What role does personal responsibility play here? Is it a company’s fault if a consumer gets hooked on a game or gets in too deep with a rewards program?

Many people think “Shouldn’t I be able to handle this? Isn’t it my personal responsibility to set time limits for myself and manage my engagement?” But I would like to underline that those algorithms are being thought through by teams of very smart individuals. It’s their job to create engaging algorithms personalized to you, and their capabilities have grown incredibly sophisticated, incredibly quickly. Most human beings do not yet know how to handle that. We just don’t have that much experience with it. So, as a society, we do have some decisions to make.

Does that mean we need to develop rules or a set of ethical guardrails?

Because video games — and social media, for that matter — are still relatively new, and because they are so powerful, they probably should be treated in a special way.
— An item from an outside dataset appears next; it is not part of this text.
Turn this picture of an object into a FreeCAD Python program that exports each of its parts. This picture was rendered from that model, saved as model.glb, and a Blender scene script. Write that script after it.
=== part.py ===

Here is an example of what that might look like. For decades, we in marketing have had rules and regulations intended to protect younger consumers, since a number of studies have shown that people are not able to recognize the commercial intent of certain content until about the age of 10. We could develop something similar for consumers of gamified content. But that kind of thing doesn’t happen fast.

Marketing is all about creating and communicating value to consumers. I like to think that I contribute to this area of study in a special way because I tend to structure my research around making this process more harmonious and thinking about how consumers could be better protected. Companies are producing and developing fantastic, sophisticated products, but they’re more powerful than any single human being’s resolve.  

All these years after your World of Warcraft awakening, how much time do you spend gaming now?

I tend not to play at all, actually. I certainly don’t consider myself a gamer. It takes too much time, and that can become an issue for me. So, I intentionally stay away.